___ Data provided

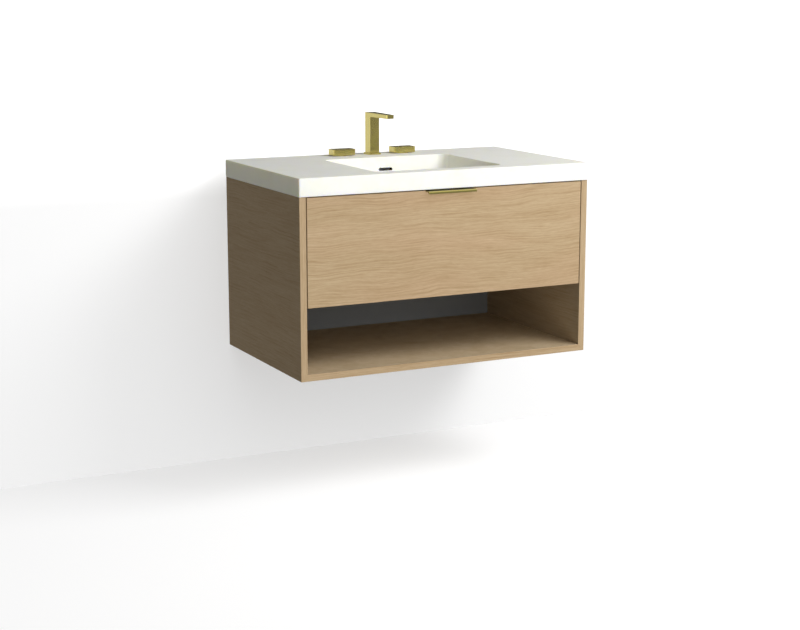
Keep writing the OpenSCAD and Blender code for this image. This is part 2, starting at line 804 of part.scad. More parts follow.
// Valve: shank through the deck, body below it, an outlet to the tee and an inlet below
module valve(side) color(raw_brass) on_side(side) translate([tap_spread / 2, -tap_y, 0]) difference() {
    z_body = z_tube - valve_h / 2;
    union() {
        translate([0, 0, z_body]) cylinder(h = z_deck - z_body, d = shank_d);
        translate([0, 0, z_body]) cylinder(h = valve_h, d = valve_d);
        translate([0, 0, z_body - inlet_len]) cylinder(h = inlet_len, d = inlet_d);
        translate([0, 0, z_tube]) rod_x(stub_x - tap_spread / 2, 0, branch_d);
    }
    translate([0, 0, z_tube]) rod_x(stub_x - tap_spread / 2 - over, 0, tube_d - 2 * tube_wall);
    translate([0, 0, z_body - inlet_len - over])
        cylinder(h = inlet_len + valve_h / 2, d = inlet_bore_d);
    translate([0, 0, z_tube + valve_h / 2]) cylinder(h = z_deck - z_tube, d = stem_d + 2 * play);
}

// Lever block with rounded upright edges and a socket for its stem
module handle(side) color(brass) {
    z_low = z_deck + handle_plate_t + play;
    translate([side * tap_spread / 2, -tap_y, z_low]) difference() {
        linear_extrude(z_deck + handle_h - z_low) round_rect(handle_w, handle_d, handle_r);
        translate([0, 0, -over]) cylinder(h = stem_bite + over, d = stem_d + 2 * fit);
    }
}

module stem(side) color(raw_brass) {
    z_low = z_tube + valve_h / 2 + play;
    translate([side * tap_spread / 2, -tap_y, z_low])
        cylinder(h = z_deck + handle_plate_t + play + stem_bite - z_low, d = stem_d);
}

// ---- Drawer -----------------------------------------------------------------------

// The pull's section in y and z, with y = 0 at the face of the drawer front and its top
// at z = 0: a flat plate, and a nose with a hollow behind it for the fingers
module pull_section() {
    hollow_r = pull_h - pull_t;
    difference() {
        union() {
            translate([-pull_out, -pull_t]) square([pull_out + front_t, pull_t]);
            translate([-pull_out, -pull_h]) square([nose_t + hollow_r, pull_h]);
        }
        translate([-pull_out + nose_t + hollow_r, -pull_h]) circle(hollow_r);
    }
}

module pull_screw_bores(d, sink_d) both_sides()
    translate([pull_screw_x, y_front + front_t / 2, z_front_top]) {
        translate([0, 0, -pull_screw_len]) cylinder(h = pull_screw_len, d = d);
        sink_h = (sink_d - d) / 2;
        translate([0, 0, -sink_h]) cylinder(h = sink_h, d1 = d, d2 = sink_d);
    }

module front_screw_shanks(d, length) for (x = front_screw_x, z = front_screw_z)
    translate([x, y_box + box_t, z]) rotate([90, 0, 0]) cylinder(h = length, d = d);

module drawer_front() color(oak) difference() {
    block([-x_in + reveal, y_front, z_front], [x_in - reveal, y_front_in, z_front_top]);
    block([-pull_w / 2 - fit, y_front - over, z_front_top - pull_t],
        [pull_w / 2 + fit, y_front_in + over, z_front_top + over]);
    pull_screw_bores(pull_screw_d + 2 * fit, pull_screw_d + 2 * fit);
    front_screw_shanks(front_screw_d + 2 * fit, front_screw_len + fit);
}

module edge_pull() color(brass) difference() {
    along_x(-pull_w / 2, pull_w / 2) translate([y_front, z_front_top]) pull_section();
    pull_screw_bores(pull_screw_d + 2 * fit, pull_sink_d + 2 * fit);
}

// Two countersunk screws in the pull and six round-headed ones in the box front
module drawer_screws() color(zinc) {
    pull_screw_bores(pull_screw_d, pull_sink_d);
    front_screw_shanks(front_screw_d, front_screw_len);
    for (x = front_screw_x, z = front_screw_z) translate([x, y_box + box_t, z])
        rotate([-90, 0, 0]) cylinder(h = 2.5, d1 = 8, d2 = 6);
}

// The dovetails of one end of a side, in y and z, from the end at y = 0
module tails_outline() for (i = [0 : tail_count - 1]) {
    mid = z_box + (i + 0.5) * tail_pitch;
    rise = box_t / tail_slope;
    polygon([[0, mid - tail_w / 2], [box_t, mid - tail_w / 2 + rise],
        [box_t, mid + tail_w / 2 - rise], [0, mid + tail_w / 2]]);
}

// The dovetails of the four corners as solids that cross the side's thickness
module corner_tails() both_sides() {
    along_x(x_box - box_t, x_box) translate([y_box, 0]) tails_outline();
    along_x(x_box - box_t, x_box) translate([y_box_back, 0]) mirror([1, 0]) tails_outline();
}

// The drawer's bottom, grown by a gap for its grooves, with the well cut out
module bottom_board(gap) difference() {
    reach = groove_d + gap;
    block([-x_box + box_t - reach, y_box + box_t - reach, z_bottom - gap],
        [x_box - box_t + reach, y_box_back - box_t + reach, z_bottom + bottom_t + gap]);
    block([-x_well - box_t + reach, y_well - box_t + reach, z_bottom - over],
        [x_well + box_t - reach, y_box_back + over, z_bottom + bottom_t + over]);
}

module box_side(side) color(birch) on_side(side) difference() {
    block([x_box - box_t, y_box, z_box], [x_box, y_box_back, z_box_top]);
    bottom_board(fit);
    drawer_screw_set(slide_screw_d + 2 * fit, slide_screw_len + fit);
    for (end = [y_box, y_box_back - box_t]) difference() {
        block([x_box - box_t - over, end, z_box - over], [x_box + over, end + box_t, z_box_top + over]);
        corner_tails();
    }
}

module box_front() color(birch) difference() {
    block([-x_box, y_box, z_box], [x_box, y_box + box_t, z_box_top]);
    bottom_board(fit);
    corner_tails();
    front_screw_shanks(front_screw_d + 2 * fit, front_screw_len);
}

module box_back(side) color(birch) on_side(side) difference() {
    block([x_well + box_t, y_box_back - box_t, z_box], [x_box, y_box_back, z_box_top]);
    bottom_board(fit);
    corner_tails();
}

// Walls of the well, a notch at the back of the drawer that clears the drain
module well_side(side) color(birch) on_side(side) difference() {
    block([x_well, y_well, z_box], [x_well + box_t, y_box_back, z_box_top]);
    bottom_board(fit);
}

module well_front() color(birch) difference() {
    block([-x_well - box_t, y_well - box_t, z_box], [x_well + box_t, y_well, z_box_top]);
    bottom_board(fit);
}

module box_bottom() color(birch) bottom_board(0);

// ---- Runners ----------------------------------------------------------------------
// Each section is drawn on the right: u = 0 is the face of the side panel.

// A channel of folded steel: a web from u0 to u1, flanges out to u2, grooves for the balls
module channel_section(u0, u1, u2, w_outer, flange_t, ball_rows) difference() {
    union() {
        translate([min(u0, u1), -w_outer]) square([abs(u1 - u0), 2 * w_outer]);
        for (side = [-1, 1]) translate([min(u0, u2), side * (w_outer - flange_t / 2) - flange_t / 2])
            square([abs(u2 - u0), flange_t]);
    }
    for (w = ball_rows, side = [-1, 1]) translate([u_ball, side * w]) circle(ball_r + play);
}

// The cabinet's runner frame: children drawn in u and w, extruded over a length
module runner(side, y0, length) on_side(side) along_y(y0, y0 + length)
    translate([x_in, z_slide]) mirror([1, 0]) children();

// Countersunk screws along a runner, from its web into the wood
module runner_screws(u_face, direction, d, length) both_sides()
    for (y = slide_screw_y) translate([x_in - u_face, y, z_slide]) rotate([0, direction * 90, 0]) {
        cylinder(h = length, d = d);
        cylinder(h = web_t, d1 = 2 * d - 0.4, d2 = d);
    }

module channel_screw_set(d, length) runner_screws(web_t, 1, d, length);
module drawer_screw_set(d, length) runner_screws(slide_t - web_t, -1, d, length);

module cabinet_channel(side) color(steel) difference() {
    runner(side, y_slide, slide_len)
        channel_section(0, web_t, u_tip, w_cab, web_t, [w_ball1]);
    channel_screw_set(slide_screw_d + 2 * fit, slide_screw_len);
}

module middle_channel(side) color(steel) runner(side, y_slide, slide_len)
    channel_section(u_mid, u_mid + web_t, u_tip, w_mid, mid_t, [w_ball1, w_ball2]);

module drawer_channel(side) color(steel) difference() {
    runner(side, y_slide, slide_len)
        channel_section(slide_t, slide_t - web_t, u_drawer, w_drawer, web_t, [w_ball2]);
    drawer_screw_set(slide_screw_d + 2 * fit, slide_screw_len);
}

module channel_screws() color(zinc) channel_screw_set(slide_screw_d, slide_screw_len);
module drawer_channel_screws() color(zinc) drawer_screw_set(slide_screw_d, slide_screw_len);

// A folded strip that keeps two rows of balls apart, with its balls
module ball_cage(side, y0, u_web, w_ball) color(steel) {
    strip_end = u_ball + ball_r + 0.4;
    count = floor((cage_len - ball_pitch) / ball_pitch) + 1;
    start = (cage_len - (count - 1) * ball_pitch) / 2;
    runner(side, y0, cage_len) {
        translate([u_web, -w_ball]) square([cage_t, 2 * w_ball]);
        for (row = [-1, 1]) translate([u_web, row * w_ball - strip_t / 2])
            square([strip_end - u_web, strip_t]);
    }
    on_side(side) for (row = [-1, 1], i = [0 : count - 1])
        translate([x_in - u_ball, y0 + start + i * ball_pitch, z_slide + row * w_ball])
            sphere(ball_r);
}

// ---- Nodes ------------------------------------------------------------------------

side_panel(-1);  // side_panel_left
side_panel(1);  // side_panel_right
bottom_panel();
shelf_divider();
back_panel();
hanging_rail();
lower_rail();
front_rail();
corner_blocks();
mitre_splines();
carcass_dowels();
cam_posts();
cam_locks();
bumper_pads();
vanity_top();
overflow_duct();
overflow_liner();
drain_flange();
drain_gasket();
drain_nut();
tailpiece();
stopper();
spout();
tap_plates();
aerator();
spout_shank();
tap_nuts();
supply_tee();
cross_tubes();
tube_nuts();
valve(-1);  // valve_left
valve(1);  // valve_right
handle(-1);  // handle_left
handle(1);  // handle_right
stem(-1);  // stem_left
stem(1);  // stem_right
drawer_front();
edge_pull();
drawer_screws();
box_front();
box_side(-1);  // box_side_left
box_side(1);  // box_side_right
box_back(-1);  // box_back_left
box_back(1);  // box_back_right
well_side(-1);  // well_side_left
well_side(1);  // well_side_right
well_front();
box_bottom();
cabinet_channel(-1);  // cabinet_channel_left
cabinet_channel(1);  // cabinet_channel_right
channel_screws();
middle_channel(-1);  // middle_channel_left
middle_channel(1);  // middle_channel_right
drawer_channel(-1);  // drawer_channel_left
drawer_channel(1);  // drawer_channel_right
drawer_channel_screws();
ball_cage(-1, cage1_y, u_cage1, w_ball1);  // outer_cage_left
ball_cage(1, cage1_y, u_cage1, w_ball1);  // outer_cage_right
ball_cage(-1, cage2_y, u_cage2, w_ball2);  // inner_cage_left
ball_cage(1, cage2_y, u_cage2, w_ball2);  // inner_cage_right
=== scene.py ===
"""Looks of a wall-hung bathroom vanity: oak veneer, a cast white top and satin brass.

Everything is in metres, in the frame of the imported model: +X is right, +Z is up, the wall is the
plane y = 0 and the origin is the middle of the four wall fixing holes. A piece that stands for a
node keeps the node's place and size, and gets soft edges, threads, recesses and a finish here.
"""

import logging
import math
from dataclasses import astuple, dataclass, field
from enum import Enum
from typing import Callable, Iterator, Mapping, Optional, Sequence, Union

import bmesh
import bpy
from mathutils import Matrix, Vector


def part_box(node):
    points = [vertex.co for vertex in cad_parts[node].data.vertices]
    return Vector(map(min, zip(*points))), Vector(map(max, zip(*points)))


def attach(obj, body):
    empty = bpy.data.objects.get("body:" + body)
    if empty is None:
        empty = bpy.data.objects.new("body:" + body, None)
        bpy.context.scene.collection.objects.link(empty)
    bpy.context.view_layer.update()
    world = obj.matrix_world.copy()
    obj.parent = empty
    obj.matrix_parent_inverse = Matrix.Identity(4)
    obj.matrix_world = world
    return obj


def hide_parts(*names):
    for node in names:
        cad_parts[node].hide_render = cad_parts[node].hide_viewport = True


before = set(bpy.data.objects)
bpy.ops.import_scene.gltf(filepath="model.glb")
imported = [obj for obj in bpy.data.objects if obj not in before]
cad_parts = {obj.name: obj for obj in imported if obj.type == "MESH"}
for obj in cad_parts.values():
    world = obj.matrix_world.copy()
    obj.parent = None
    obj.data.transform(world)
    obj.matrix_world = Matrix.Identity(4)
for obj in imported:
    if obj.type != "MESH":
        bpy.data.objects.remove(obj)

LOG = logging.getLogger("vanity")
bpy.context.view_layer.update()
MM = 0.001
MERGE = 0.02 * MM
FLAT = math.radians(0.4)
SHARP = math.radians(28)
STEEP = math.radians(60)
ALIGNED = 0.9
SIDES = {"left": -1, "right": 1}
Colour = tuple[float, float, float, float]


# ---- Shader expressions


def srgb(*levels: int) -> Colour:
    """Turn red, green and blue as seen on a screen, from 0 to 255, into a linear colour."""
    shares = [level / 255 for level in levels]
    return (*(s / 12.92 if s <= 0.04045 else ((s + 0.055) / 1.055) ** 2.4 for s in shares), 1.0)


def _operator(operation: str, swapped: bool = False) -> Callable[..., "Signal"]:
    """Make a method of Signal that adds a Math node.

    Args:
        operation: The node's operation.
        swapped: Whether the signal is its second operand.

    Returns:
        The method.
    """

    def method(self: "Signal", other: "Operand" = 0.0) -> "Signal":
        """Join the signal and another operand."""
        left, right = (other, self) if swapped else (self, other)
        return self.graph.node("ShaderNodeMath", {"operation": operation}, {0: left, 1: right})

    return method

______

-- Task directions --
Solely the line containing "drawer_channel_screws();", the line containing "and satin brass.", and the lines between them are to be given again, exactly as written.

-- Task result --
drawer_channel_screws();
ball_cage(-1, cage1_y, u_cage1, w_ball1);  // outer_cage_left
ball_cage(1, cage1_y, u_cage1, w_ball1);  // outer_cage_right
ball_cage(-1, cage2_y, u_cage2, w_ball2);  // inner_cage_left
ball_cage(1, cage2_y, u_cage2, w_ball2);  // inner_cage_right
=== scene.py ===
"""Looks of a wall-hung bathroom vanity: oak veneer, a cast white top and satin brass.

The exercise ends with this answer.